For someone just beginning his or her foray into applied psychology, this book is a fine start. This, however, does not mean that it doesn’t have its issues. Many of the biggest product successes in the technology world directly contradict the Hook Model. For example, one can make an extremely powerful case that Google won by violating step 3 of the Hook Model – Variable Rewards – by actually decreasing the variability of the rewards (in this case, answers) given. In experimental psychology, it’s known that animals given intermittent rewards (also called variable rewards) exhibit the reward-seeking behavior more intensely. This means that a rat that is given a pellet only 50% of the time it presses a lever will do so more intensely and frequently than a rat given a pellet each and every time it presses the lever. In this case, the rat is being variably rewarded for its behavior. This is what creates intense compulsive action. While this type of reward schedule works for creating compulsion in slot machines and in games like Farmville, it actually doesn’t make such sense to add such a reward schedule to a utility like Google. Google is all about finding answers to burning questions. If only 30% or 50% of one’s searches end up resulting in an answer, that’s not a good thing. In fact, Google won because it decreased the variability of finding an answer (and thus getting a reward). It had such better relevance than other search engines that it was able to get as close to what’s called a continuous reinforcement schedule (one in which each occurrence of a behavior results in a reward) as possible. Each search resulted in an answer – the reward in this scenario.

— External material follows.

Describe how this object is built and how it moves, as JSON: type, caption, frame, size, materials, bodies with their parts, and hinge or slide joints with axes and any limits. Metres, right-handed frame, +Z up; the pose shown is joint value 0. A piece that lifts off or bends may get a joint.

In addition, Uber, one of the most habit-forming apps that has ever been created, doesn’t use variable rewards. While there is some degree of variability in the Uber experience (sometimes there’s surge pricing and sometimes there isn’t), that’s not the reason the app has become a daily staple for so many. It’s heavily used because it’s immensely useful and solves a key problem/pain point. Paypal, Google Maps, and Dropbox are other examples of apps that violate the principle of Variable Reward. All of these products are quite practical and utilitarian, which perhaps hints at an addendum to the principle: “Utilities do not need to reward variability. In fact, stability and a lack of surprises might be preferred.” Who wants to be surprised upon opening Paypal?
Nir also writes that “Investment comes after the variable reward phase, when users are primed to reciprocate”. But this is not necessarily the case. Mint, one of the examples in the Investment section of the book, actually goes against the Hook Model’s process, requiring users to invest up front by linking their bank and credit card accounts, before they can ever get a reward. The hook process for a new Mint user is as follows: Trigger (hear about site) —> Investment (link bank accounts and credit cards) —> Reward (see total assets) —> Action. The rewards in the system only come after users have linked their accounts: A list of your total assets and salient “alerts” (potential problems that need to be addressed).
Nir also uses Twitter as an example of an application that exemplifies the investment phase of the model. However, a Twitter user’s first experience does not follow the hook model as it currently stands. If one looks at the Twitter sign up flow, it actually forces users to follow popular users (invest) before any reward is given. Thus, the Hook loop for Twitter also has investment before reward: Trigger (hearing about twitter) —> Investment (signing up and following users) —> Variable Reward (feed full of tweets). Action, in the model’s sense, isn’t even necessary in this process, since the site is framed as an RSS-reader type of application for passive reading – users are not encouraged or forced to send out their own first Tweet. Future loops for Twitter (post sign up) look as follows: Trigger —> Action (log into app or open app) —> Variable Reward (Read interesting content). Every once in awhile users will invest and follow a new user, but the main investment in the app is done up front in the sign-up process before any reward occurs. This is at odds with the Hook Model.
In fact, the first experience of most users signing up for most applications has them invest before they receive any reward. By definition, every app has users invest up-front by going to the app store and downloading the application. This then creates a persistent trigger (the app icon) that sits on their home screens. Then, in most applications, there is (more often than not) a sign-up process that asks users to submit information and set up their account. Uber is a great example of this. Users are asked to input their email, mobile phone number, pick a password, and input a credit card before they can use the product. Thus, Uber’s Hook flow is as follows: Trigger (hear about app) —> Investment (install app, add info and credit card) —> Action (get car) —> Reward (get to desired location). The reward is not variable, since it is the expected response to the behavior, and the investment is done up front.
While Hooked has its problems, it’s a delightful read and a thought provoking look at the psychological complexity of the simple products we use everyday. It definitely got me thinking, and I’m truly glad I was able to grapple with its ideas these last couple of weeks.